Households and energy-efficient businesses face a rise in electricity prices of 25% more than expected following the Government’s decision to exempt the biggest electricity users from its mandatory Renewable Energy Target (RET).
As Lenore Taylor flagged earlier this week, yesterday COAG signed off on the implementation of the Government’s commitment to increase the current RET to 20% by 2020 and included an exemption for the biggest electricity users. The exemption will mirror that given to energy-intensive, trade exposed industries.
The decision again demonstrates that the Government will neuter any policy that might adversely affect big polluters, in effect locking Australia into its current, carbon-dependent industrial structure.
Under the COAG agreement, the RET will increase more than four times from 9,500 gigawatt‑hours (GWh) to 45,000 GWh in 2020. However, there will be a legislated exemption for EITE industries from the RET above the current level matching the 90% and 60% thresholds that apply to emissions trading permits for EITE industries.
Those industries consume over 20% of Australia’s electricity. The biggest beneficiary by far is the aluminium industry, which by itself consumed 15% of electricity alone in the whole country, based on COAG’s 2001-02 figures. The exemption means that the additional cost of the 16% increase in renewable energy will be borne by households and other businesses alone. According to a COAG working paper, fully exempting the aluminium industry from the RET would cost $73m in 2013, rising to $168m in 2020. Exempting all energy-intensive industries from the RET would, based on the COAG figures, shift nearly $1b over eight years from those industries to the rest of us.

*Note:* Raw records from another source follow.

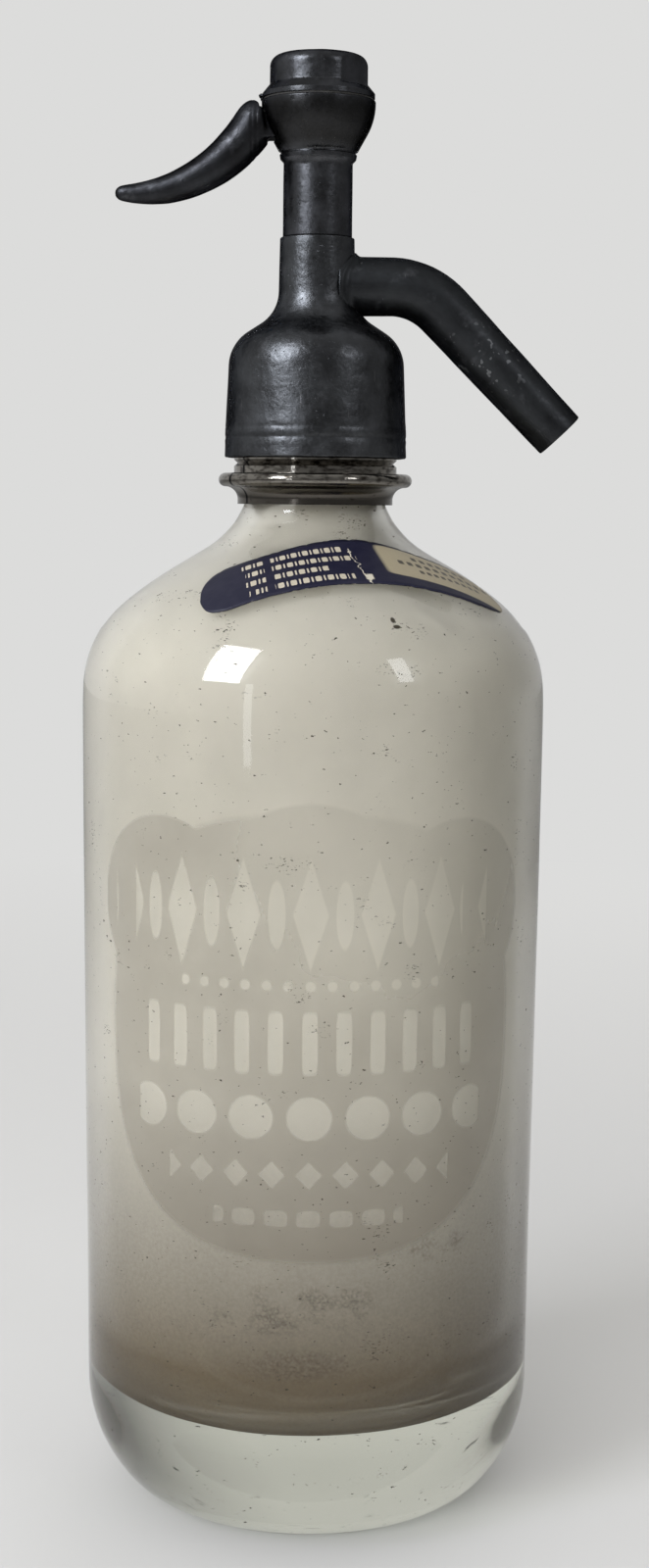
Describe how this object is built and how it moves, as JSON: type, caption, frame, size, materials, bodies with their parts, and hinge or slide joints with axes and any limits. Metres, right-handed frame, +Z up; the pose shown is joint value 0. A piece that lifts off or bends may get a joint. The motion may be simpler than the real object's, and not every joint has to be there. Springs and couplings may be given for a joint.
{
  "type": "soda siphon",
  "caption": "Glass soda siphon with a cast valve head: pressing the curved lever lifts a spring-loaded valve so that gas drives the drink up a tube and out of the spout",
  "frame": {"origin": "centre of the round foot, on the plane that the bottle stands on", "axes": "+Z up along the bottle's axis, +X towards the spout, -X towards the lever, so the XZ plane holds both"},
  "size_m": [0.1, 0.0938, 0.2926],
  "materials": {
    "clear_glass": "blown clear glass, faintly green where it is thick, hazed inside and finely scratched",
    "printed_paper": "printed paper label, navy with a cream panel, rubbed at its edges",
    "plated_brass": "nickel plating over brass, tarnished",
    "tin_alloy": "cast and turned tin alloy, dark grey with age, half-dull",
    "rubber": "black rubber",
    "brass": "turned brass",
    "spring_wire": "drawn steel wire"
  },
  "bodies": {
    "root": {"bottle": "clear_glass", "shoulder_label": "printed_paper", "collar_half_front": "plated_brass", "collar_half_rear": "plated_brass", "neck_gasket": "rubber", "dip_tube": "clear_glass", "tube_packing": "rubber", "tube_gland": "brass", "bell_casting": "tin_alloy", "spout": "tin_alloy", "valve_seat": "brass", "joint_washer": "rubber", "upper_casting": "tin_alloy", "stem_packing": "rubber", "stem_gland": "brass", "lever_pin": "brass", "cap_washer": "rubber", "top_cap": "tin_alloy", "spring": "spring_wire"},
    "lever": {"lever": "tin_alloy"},
    "stem": {"valve_stem": "brass", "valve_washer": "rubber", "valve_nut": "brass", "lift_collar": "brass", "spring_seat": "brass"}
  },
  "joints": [
    {"name": "lever_press", "type": "hinge", "parent": "root", "child": "lever", "pos_m": [-0.0083, 0, 0.2788], "axis": [0, -1, 0], "range_deg": [0, 18], "stiffness_Nm_per_rad": 0.9, "springref_deg": -6.88},
    {"name": "stem_lift", "type": "slide", "parent": "root", "child": "stem", "axis": [0, 0, 1], "range_m": [0, 0.0027], "deforming": ["spring"]}
  ],
  "couplings": [
    {"joint": "stem_lift", "follows": "lever_press", "m_per_rad": 0.0083}
  ]
}
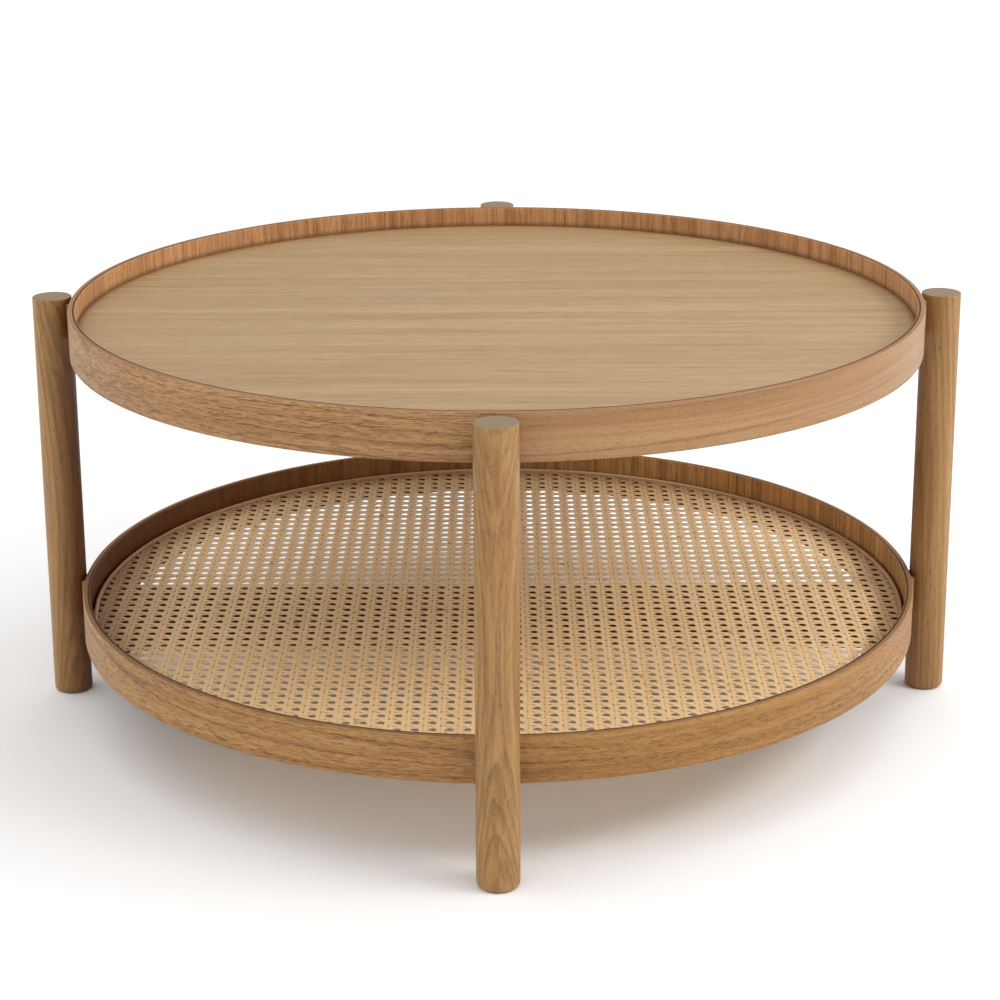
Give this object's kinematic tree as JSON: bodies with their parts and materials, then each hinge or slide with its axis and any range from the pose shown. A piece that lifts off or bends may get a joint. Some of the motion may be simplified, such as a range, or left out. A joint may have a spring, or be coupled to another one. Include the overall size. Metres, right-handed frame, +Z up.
{
  "type": "coffee table",
  "caption": "Round two-tier wooden coffee table: a rimmed veneered top over a rimmed shelf of woven cane, carried on dowel legs outside the trays.",
  "frame": {"origin": "on the floor, under the table's centre", "axes": "+Z up; -Y towards the front leg; +X towards the right leg, along the top panel's grain and the cross-boards"},
  "size_m": [0.9094, 0.9094, 0.414],
  "materials": {
    "band_wood": "satin lacquer on bent oak-type veneer",
    "panel_veneer": "satin lacquer on straight-grained pale veneer",
    "cane": "natural woven rattan cane",
    "hoop_wood": "satin",
    "frame_plywood": "matt, dark-stained plywood",
    "leg_wood": "satin lacquer on solid oak-type dowel",
    "spacer_wood": "satin",
    "bolt_steel": "zinc-plated",
    "insert_brass": "plain"
  },
  "bodies": {
    "root": {"bolt_lower_back": "bolt_steel", "bolt_lower_front": "bolt_steel", "bolt_lower_left": "bolt_steel", "bolt_lower_right": "bolt_steel", "bolt_top_back": "bolt_steel", "bolt_top_front": "bolt_steel", "bolt_top_left": "bolt_steel", "bolt_top_right": "bolt_steel", "cane_retaining_hoop": "hoop_wood", "cane_webbing": "cane", "insert_lower_back": "insert_brass", "insert_lower_front": "insert_brass", "insert_lower_left": "insert_brass", "insert_lower_right": "insert_brass", "insert_top_back": "insert_brass", "insert_top_front": "insert_brass", "insert_top_left": "insert_brass", "insert_top_right": "insert_brass", "leg_back": "leg_wood", "leg_front": "leg_wood", "leg_left": "leg_wood", "leg_right": "leg_wood", "lower_cross_board": "frame_plywood", "lower_support_ring": "frame_plywood", "lower_tray_band": "band_wood", "spacer_lower_back": "spacer_wood", "spacer_lower_front": "spacer_wood", "spacer_lower_left": "spacer_wood", "spacer_lower_right": "spacer_wood", "spacer_top_back": "spacer_wood", "spacer_top_front": "spacer_wood", "spacer_top_left": "spacer_wood", "spacer_top_right": "spacer_wood", "top_cross_board": "frame_plywood", "top_support_ring": "frame_plywood", "top_tray_band": "band_wood", "top_tray_panel": "panel_veneer"}
  },
  "joints": []
}
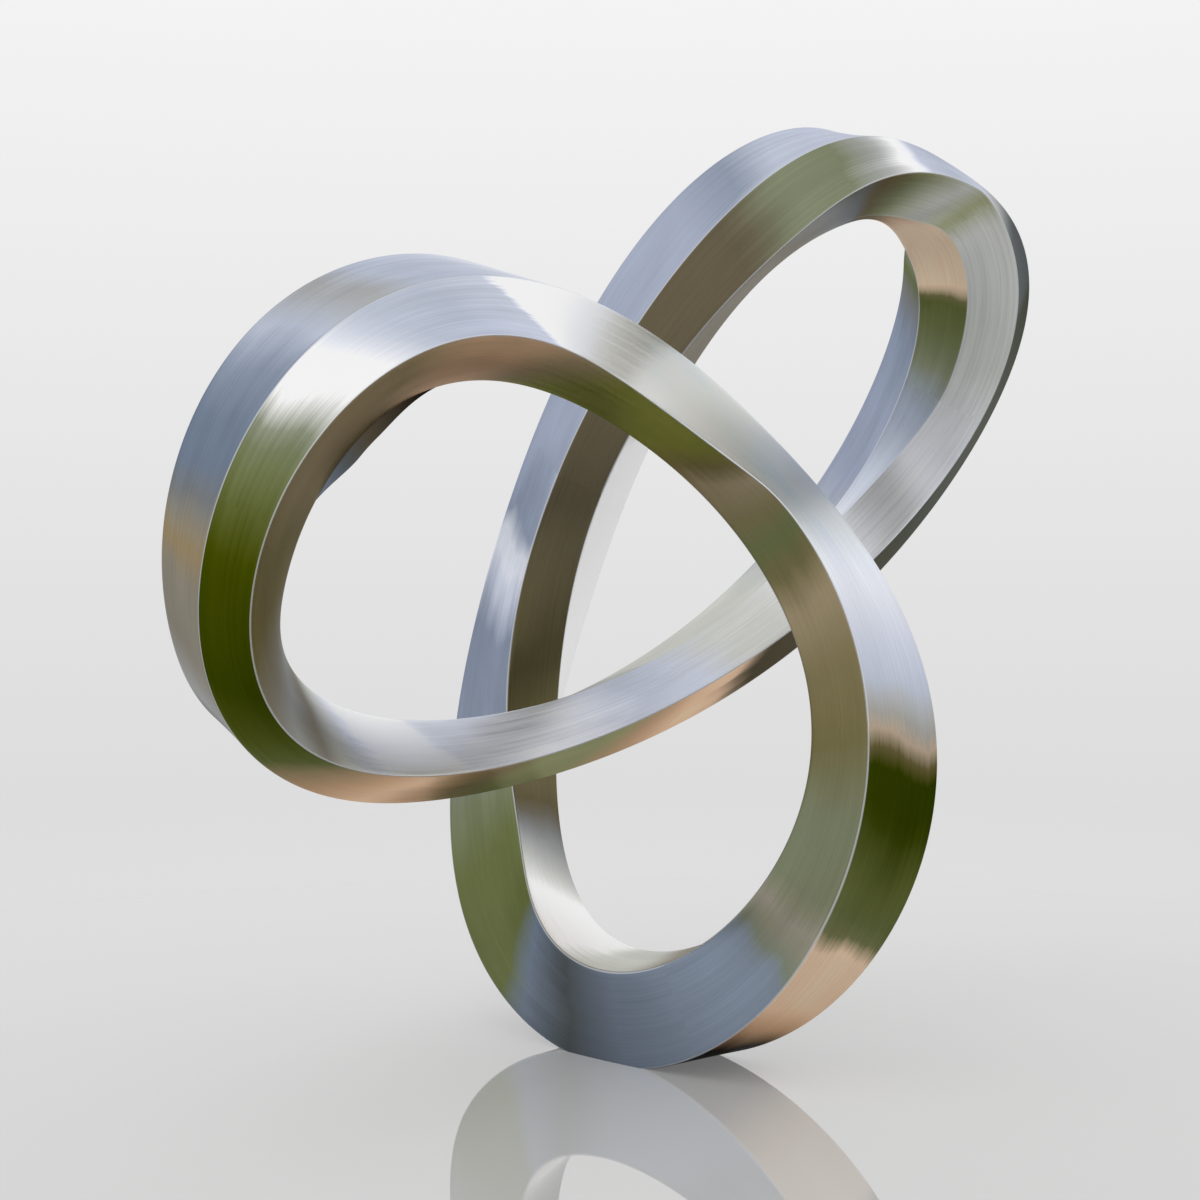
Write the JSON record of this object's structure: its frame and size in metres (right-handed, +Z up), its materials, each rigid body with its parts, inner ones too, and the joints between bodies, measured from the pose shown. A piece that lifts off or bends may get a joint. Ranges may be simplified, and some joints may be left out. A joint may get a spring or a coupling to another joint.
{
  "type": "metal knot sculpture",
  "caption": "Free-standing three-lobed looped sculpture of hollow four-sided brushed stainless section, half-twisted, with a flat anchored foot.",
  "frame": {"origin": "centre of the anchor holes, on the flat underside of the foot", "axes": "+Z up from the ground, +X to the viewer's right, +Y away from the viewer"},
  "size_m": [1.6511, 1.6619, 1.8777],
  "materials": {
    "brushed_stainless": "brushed along the strips",
    "inner_plate": "mill",
    "foot_steel": "ground flat",
    "nut_steel": "plain"
  },
  "bodies": {
    "root": {"segment_01_strip_a": "brushed_stainless", "segment_01_strip_b": "brushed_stainless", "segment_01_strip_c": "brushed_stainless", "segment_01_strip_d": "brushed_stainless", "segment_02_strip_a": "brushed_stainless", "segment_02_strip_b": "brushed_stainless", "segment_02_strip_c": "brushed_stainless", "segment_02_strip_d": "brushed_stainless", "segment_03_strip_a": "brushed_stainless", "segment_03_strip_b": "brushed_stainless", "segment_03_strip_c": "brushed_stainless", "segment_03_strip_d": "brushed_stainless", "segment_04_strip_a": "brushed_stainless", "segment_04_strip_b": "brushed_stainless", "segment_04_strip_c": "brushed_stainless", "segment_04_strip_d": "brushed_stainless", "segment_05_strip_a": "brushed_stainless", "segment_05_strip_b": "brushed_stainless", "segment_05_strip_c": "brushed_stainless", "segment_05_strip_d": "brushed_stainless", "segment_06_strip_a": "brushed_stainless", "segment_06_strip_b": "brushed_stainless", "segment_06_strip_c": "brushed_stainless", "segment_06_strip_d": "brushed_stainless", "segment_07_strip_a": "brushed_stainless", "segment_07_strip_b": "brushed_stainless", "segment_07_strip_c": "brushed_stainless", "segment_07_strip_d_front": "brushed_stainless", "segment_07_strip_d_rear": "brushed_stainless", "segment_08_strip_a": "brushed_stainless", "segment_08_strip_b": "brushed_stainless", "segment_08_strip_c": "brushed_stainless", "segment_08_strip_d": "brushed_stainless", "segment_09_strip_a": "brushed_stainless", "segment_09_strip_b": "brushed_stainless", "segment_09_strip_c": "brushed_stainless", "segment_09_strip_d": "brushed_stainless", "segment_10_strip_a": "brushed_stainless", "segment_10_strip_b": "brushed_stainless", "segment_10_strip_c": "brushed_stainless", "segment_10_strip_d": "brushed_stainless", "segment_11_strip_a": "brushed_stainless", "segment_11_strip_b": "brushed_stainless", "segment_11_strip_c": "brushed_stainless", "segment_11_strip_d": "brushed_stainless", "segment_12_strip_a": "brushed_stainless", "segment_12_strip_b": "brushed_stainless", "segment_12_strip_c": "brushed_stainless", "segment_12_strip_d": "brushed_stainless", "ribs": "inner_plate", "foot_plate": "foot_steel", "anchor_nuts": "nut_steel"}
  },
  "joints": []
}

The cost of power for the aluminium industry accounts for about a quarter of its revenue — the industry owns and operates its own coal-fired power stations. Its economic significance rests with trade: in 2006 it generated $11b in exports, but it only employs 13,800 people. Other large electricity users are also small employers — the pulp and paper industry employs 5,000 people, the cement industry less than 2,000 people.
Given aluminium’s massive consumption of power, there is a case for Governments to consider some sort of assistance for the industry, but it should have been designed to assist the industry to invest in renewables. In other countries, aluminium smelters operate entirely or mostly on renewable energy. The world’s fourth largest aluminium producer, Norsk Hydro, which owns the Kurri Kurri plant near Newcastle, powers two-thirds of its overseas production with renewables, mainly hydro power. RET exemptions will remove any incentive aluminium producers have to make a similar switch to renewable power here.
The exemption will be in addition to the massive handouts those industries would receive under the Government’s ETS. The aluminium industry will get nearly $940m worth of free permits in the first year of the ETS, and more each year thereafter.
Big polluters are on a roll. They have convinced the Government to structure the ETS to reward them for continuing their carbon emissions and have now warded off the threat of renewable energy requirements. It represents a huge victory for lobbyists Gavin Anderson (now Kreab Gavin Anderson), who represent the likes of Alcoa, cement manufacturers, BHP and the steel industry, all of whom will benefit from the Government’s largesse. The rest of us get to pick up the bill.